Ce qui est naturel, ce n'est pas la violence, c'est la force. La violence n'est que la forme non maîtrisée de la force, et c'est cette non-maîtrise qui la rend odieuse. Mais la force comme telle n'est pas odieuse. Elle est même reconnue depuis toujours comme une des quatre vertus, avec la prudence, qui discerne la fin juste et les moyens de la réaliser, la tempérance, qui est la maîtrise des instincts, et la justice, qui veut que chacun, saint ou crapule, reçoive son dû. La force, c'est le courage, la résistance au mal, la persévérance dans la poursuite du bien.

Ces quatre vertus sont inséparables. Elles s'étayent et se limitent les unes les autres. C'est ainsi que la force est informée par la prudence, retenue par la tempérance, orientée par la justice. Et c'est lorsqu'elle se voit privée de ces correctifs vertueux qu'elle déborde et se dégrade en violence.

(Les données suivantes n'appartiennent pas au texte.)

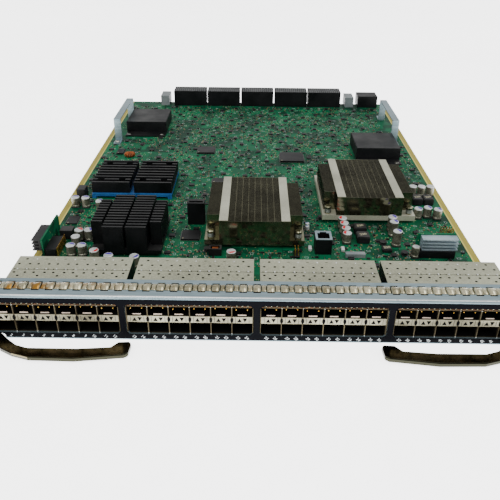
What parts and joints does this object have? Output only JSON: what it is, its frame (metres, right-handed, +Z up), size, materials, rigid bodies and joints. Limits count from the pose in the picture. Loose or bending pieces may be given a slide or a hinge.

La civilisation, ce n'est pas l'impossible suppression de la violence, c'est sa domestication. Pour formuler les choses plus exactement, c'est sa réorientation dans la perspective du bien commun. Car le recours à la violence réorientée de la force est parfois nécessaire pour contenir la force débridée de la violence. Ainsi en va-t-il des punition parentales, des heures d'arrêt à l'école, des actes de contrainte de la police et de la justice pénale. En contester a priori la légitimité revient à laisser le champ libre à la violence, dans l'étrange espoir d'en finir avec elle.